At university I was taught the standard method of running a simulation project:
- get measured data if you can (I couldn’t, the point was to test how close I can be without knowing measured results),
- choose a bunch of turbulence models (bearing mesh requirements of that specific turbulence model in mind) to see which gives the closest results,
- create three meshes with different resolution: coarse, good and fine and check if results are sensitive to resolution changes.
I did this fault finding the other way round. I used the same mesh and run a set of turbulence models on it (those that fitted the mesh, a mesh for k-E it not okay for k-w!). This was the fastest way of making sure the settings and turbulence model I usually use (and derived based upon the classical university method above) did not go sideways for some funny reason. Here are the results:
It was not the turbulence model as no significant change was produced especially for the discharge setup. As a consequence I did not spend time trying k-w as that would have needed a new mesh anyway.
Next level is geometry
Not the level of change that I would have blamed for the results being off. So I kept on digging deeper and consulted AVS and came up with two more differences in the geometry. AVS told me that the 3mm gap below the bottom blade could be 4mm depending on how they set the blade holder clip. The other one I found in the BSRIA report which together with the larger gap might have had more influence.
BSRIA report shedding some light
On the far left is the original I started the project with. Without the green blade clips, with 3mm gap size and 152.6mm high louvre face opening. On the left is the one that is representing all updates. The green blade holder clip, the 4mm gap at the bottom blade and the 150mm louvre face height which eliminated the gap above the top blade are all in place. So I went on and ran the simulation again, using the original settings.
It was the geometry
Looking at the results I knew we were winning because the updated model showed a 15% pressure drop increase compared with the original louvre.
At this point I thought it was time for the mesh sensitivity check as geometry changes moved results into the right direction. So I picked up the old recipe and created two more meshes of the updated geometry. The original mesh had a base element size of 32mm, so I made one with 36mm and an other one with 24mm. Please note that in my CFD code base element size means the largest element in the mesh. There are much smaller size elements in the mesh around the blades than that.
Anyway, the results for entry and discharge setups are:
As the difference between the results of the original mesh of 32mm base size and the fine one is 1%, it is safe to say that the original 32mm base mesh size was good enough.
Pressure losses show what I was suspecting. Meaning that these changes affected the discharge setup more than the entry one. The difference between the original result and the updated model with 24mm base mesh size is 8.3% for entry, but 16.2% for discharge.
Where could the remaining 12% be?
But why discharge setup is still 2.4Pa (12.2%) short?
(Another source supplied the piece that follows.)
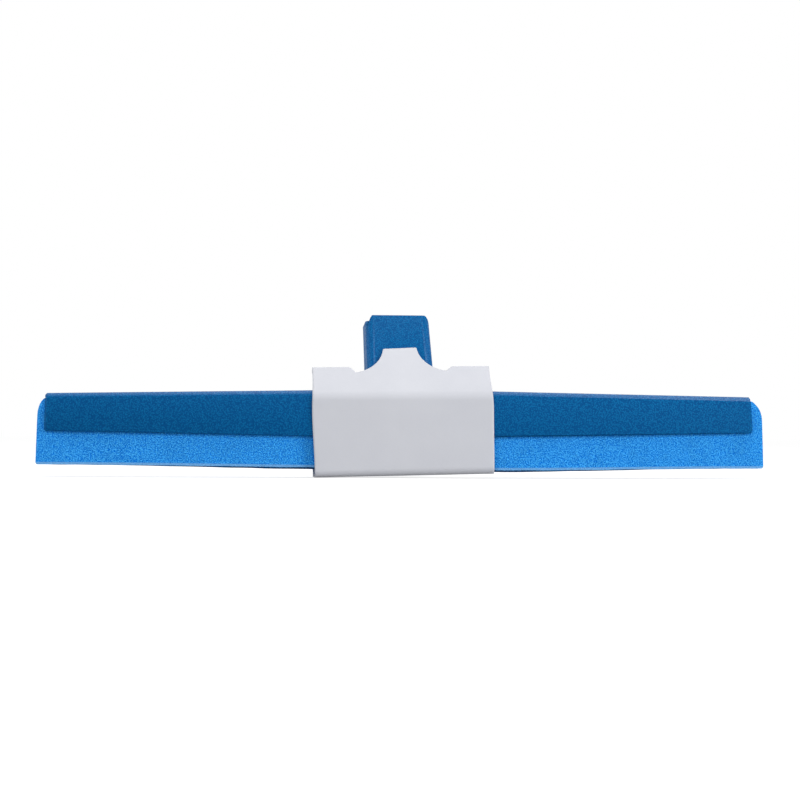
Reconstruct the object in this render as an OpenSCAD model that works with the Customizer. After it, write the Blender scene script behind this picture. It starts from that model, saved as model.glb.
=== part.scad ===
// Floor wiper head: two foam lips clamped between two moulded shells that also
// form the threaded handle socket, with a folded card sleeve round the middle.
// X runs along the blade, +Y points to the back, +Z up. The shapes are drawn from
// the blade (Z = 0 at the ends of the front lip's working edge, Y = 0 between the
// lips) and then moved so that the origin is at the mouth of the handle thread.

/* [Blade] */
// Length of the foam lips at the working edge
lip_len = 450; // [300:10:600]
// Thickness of one foam lip
lip_t = 6; // [4:0.5:8]
// Height of a lip from the working edge to its top
lip_h = 41; // [34:1:48]
// Length of lip that shows below the frame at its ends
lip_show = 19.8; // [14:0.1:24]
// Gap between the two lips, filled by the spacer strip
lip_gap = 4; // [3:0.5:6]
// Inward slope of the lip ends, in degrees
lip_flare = 2; // [0:0.5:4]
// Amount that the working edge of the front lip bows down in the middle
front_bow = 1.4; // [0.2:0.1:3]
// Amount that the working edge of the rear lip bows down in the middle
rear_bow = 2.8; // [0.2:0.1:3]
// Amount that the rear lip sits lower than the front one
rear_drop = 0.3; // [0:0.1:2]
// Distance that the lips sit to the right of the frame's middle
lip_shift = 1.3; // [-2:0.1:2]
// Height of the spacer strip
spacer_h = 18; // [10:1:20]

/* [Frame] */
// Length by which centred lips stand out past each end of the frame
end_show = 7; // [4:0.5:12]
// Thickness of the frame walls at their lower edge
wall = 2.8; // [2:0.1:4]
// Height of the frame at its ends
frame_h_end = 23.7; // [23.2:0.1:30]
// Height of the frame along its middle
frame_h_mid = 28.3; // [27:0.1:36]
// Amount that the frame's lower edge bows down in the middle, with the lips
frame_bow = 1.9; // [0.5:0.1:3]
// Length of the level middle of the frame
frame_mid_len = 110; // [80:5:160]
// Backward lean of the front and rear faces, in degrees
face_lean = 3; // [0:0.5:5]
// Bevel on the long top edges
top_bevel = 2.5; // [1.5:0.1:3.5]
// Bevel on the ends of the frame
end_bevel = 1.2; // [0.5:0.1:2]

/* [Handle socket] */
// Width of the socket at its mouth
socket_w = 40; // [36:0.1:50]
// Depth of the socket from front to back
socket_d = 30; // [29:0.5:38]
// Length of the socket's front face
socket_face = 60.5; // [45:0.1:80]
// Backward lean of the socket from upright, in degrees
socket_lean = 38; // [30:1:45]
// Outward taper of each side of the socket, in degrees
socket_draft = 0.9; // [0:0.1:2]
// Radius of the socket's long corners
socket_r = 5.3; // [3:0.1:8]
// Thickness of the socket's outer wall
socket_wall = 2.4; // [1.8:0.1:3]
// Slope of the mouth from square across the socket, in degrees
mouth_slant = 31; // [0:1:35]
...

Could be the insect mesh on the discharge side I did not built into the simulation model. Or it could be the size of measuring rig (BSRIA report showed a much smaller box than I used). Could be location of pressure measurement, or something else.
AVS was happy with the results because it showed the louvre would be below the required maximum pressure drop and because of the thorough investigation. We agreed that even the smallest details mattered.
As you can see, even a standard louvre CFD simulation challenge could turn into a crusade. Because I wanted to know why it was so. If I faced a similar situation again, I would be happy to go on the next crusade. Because I would surely learn something. This is the way.